A tiny almond is a powerhouse of nutrition because it is loaded with vitamin E, fibre, calcium and antioxidants. An ideal snack, a handful of 23 almonds is only about 160 calories and the nuts are also low in saturated fats. Not only will your waistline benefit, but your heart will, too. Ground almonds remain a good source of nutrients when you add them to a recipe.
Grind almonds with a food processor
Pour about 125 ml (1/2 cup) of almonds in a food processor or grinder, because smaller batches of almonds grind more evenly. Secure the top.
Pulse the machine for three-second intervals, stopping every third or fourth pulse to remove the cover and scrape almonds away from the sides of the bowl and down towards the blade. Wait for the blade to stop spinning before removing the cover.
Ensure the almonds are not ground too finely or they will become a paste when the oils are released.
Continue the process in batches until you have ground the desired amount.

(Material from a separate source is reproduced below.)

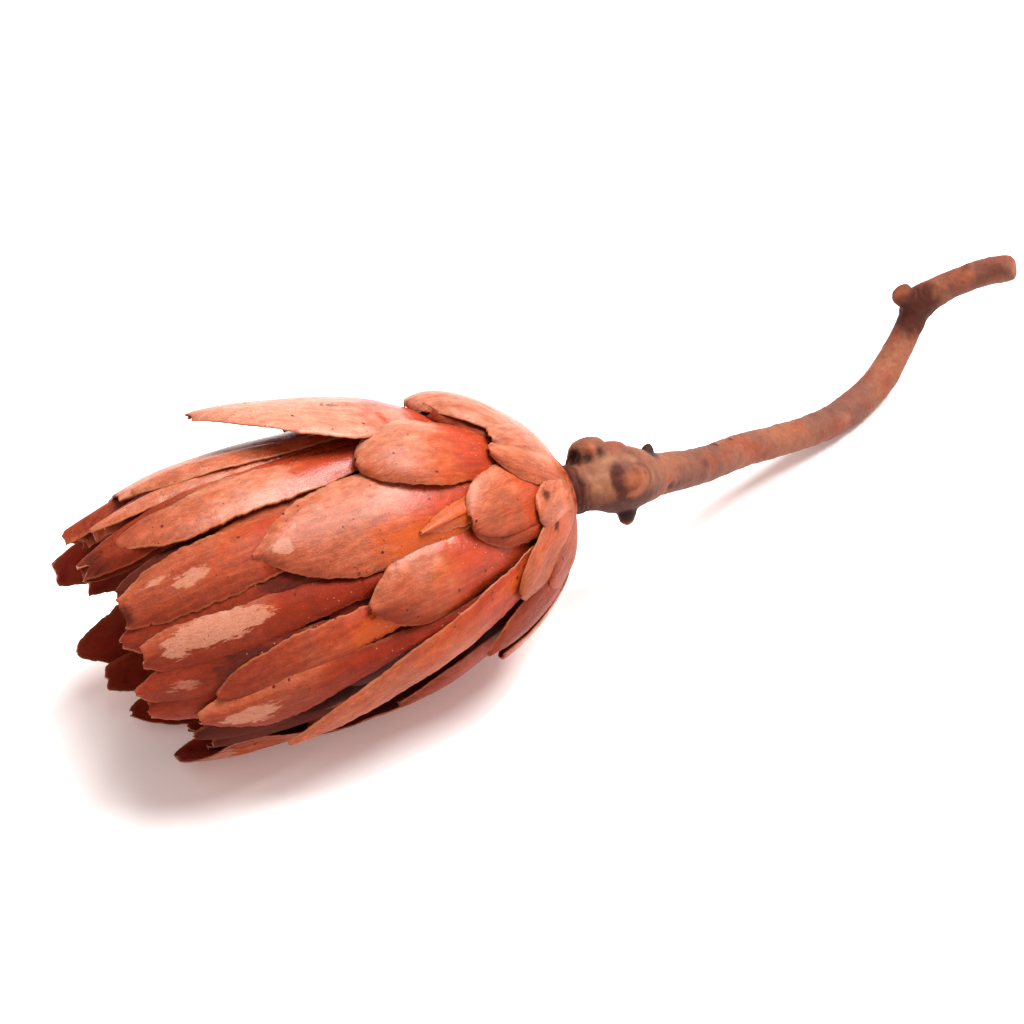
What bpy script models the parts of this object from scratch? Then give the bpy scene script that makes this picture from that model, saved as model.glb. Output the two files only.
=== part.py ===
"""Sugarbush protea: one dried flower head on its woody stem, lying on its side.

Metres, +Z up. The head points along -X, the stem leaves along +X and curls up at its end.
The origin is below the middle of the whole flower, on the surface that it lies on.
Sizes in the tables are millimetres and degrees; MM turns them into metres.
"""

import math
import random
from collections import namedtuple

import bmesh
import bpy
from mathutils import Vector

MM = 0.001

# Driving dimensions of the head. Distances run along its axis from the base to the mouth.
HEAD_TILT = math.radians(3.0)
HEAD_BASE = Vector((-14.5, -6.0, 29.2))
HEAD_OUTLINE = [(0.5, 6), (2, 9), (4, 12.7), (7, 16.5), (14, 21.5), (24, 25.1), (38, 27.4),
                (57, 28.3), (76, 26.4), (95, 22), (105, 20)]
RECEPTACLE = [(1.4, 8.2), (3, 9.8), (6, 13), (11, 15.6), (17, 16), (22, 13.5), (27, 8.5)]
OUTER_LAYER = [(0, 0), (15, 1), (25, 2), (35, 3), (50, 3), (65, 4), (75, 4.6), (105, 4.6)]
LAYER_STEP = 1.15
PROUD_STEP = 0.45
BLADE = 0.75
ROOT_BLADE = 1.3
ROOT_SINK = 1.6
ROOT_RISE = 2.6
FLARE_FROM = 0.2
FIRST_ROOT = 2.0
ROOT_STEP = 3.2
TIP_HALF_WIDTH = 0.45
GAP = 0.3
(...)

Mallet or rolling pin method
Pour about 125 ml (1/2 cup) of almonds in a resealable plastic bag and seal the bag.
Lay a kitchen towel on the counter and place the bag on top of the towel.
Pound the sealed almonds in the bag with a mallet or the long end of a rolling pin, occasionally picking up the bag and turning it over to ensure you evenly grind the almonds.
Pour out the ground almonds and repeat the step if desired.
Almonds that are ground to a powder become almond flour.
If you have one, consider using a hand grinder.
Tips and warnings
- Almonds that are ground to a powder become almond flour.
- If you have one, consider using a hand grinder.